Stepping back, this episode framed the human layer that turns architecture into action. We covered the human element and insider risks; the structured workflows that align with governance; role clarity across security engineers, data scientists, compliance officers, and executives; and the documentation that keeps incidents and monitoring reproducible. We emphasized training as a continuous stream, not a one-time course; separation of duties and change management as guardrails for safe evolution; and incident handling as practiced choreography with clear escalation and stakeholder communication. We connected process metrics to decisions and acknowledged challenges—skills, silos, frameworks, and culture—paired with leadership behaviors that fund, prioritize, and reinforce what matters. These patterns do not eliminate uncertainty; they make uncertainty routine, so teams respond with steadiness instead of surprise.
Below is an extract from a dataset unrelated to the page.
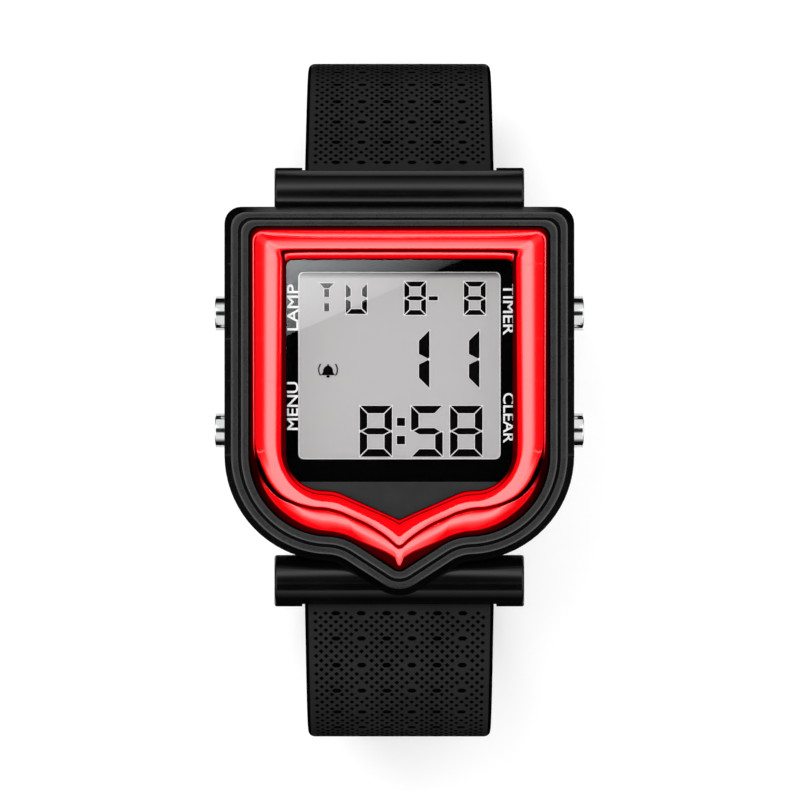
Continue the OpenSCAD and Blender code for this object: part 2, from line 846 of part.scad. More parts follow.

Looking ahead, we’ll translate these habits into program management patterns that scale: portfolios of risks tied to budgets, backlogs that blend feature and guardrail work, quarterly business reviews that track safety alongside speed, and cross-team roadmaps that coordinate controls without slowing delivery. You will see how metrics you already collect—training coverage, response times, control adoption—roll up into objectives and key results that steer investment. We’ll also cover operating rhythms that bind distributed teams—cadence of drills, refresh cycles for playbooks, and threat-led updates that keep controls current. The destination is a management system where people, process, and technology move together: predictable, auditable, and resilient without becoming rigid. With that scaffolding, your organization can scale AI confidently, knowing that accountability grows in step with capability.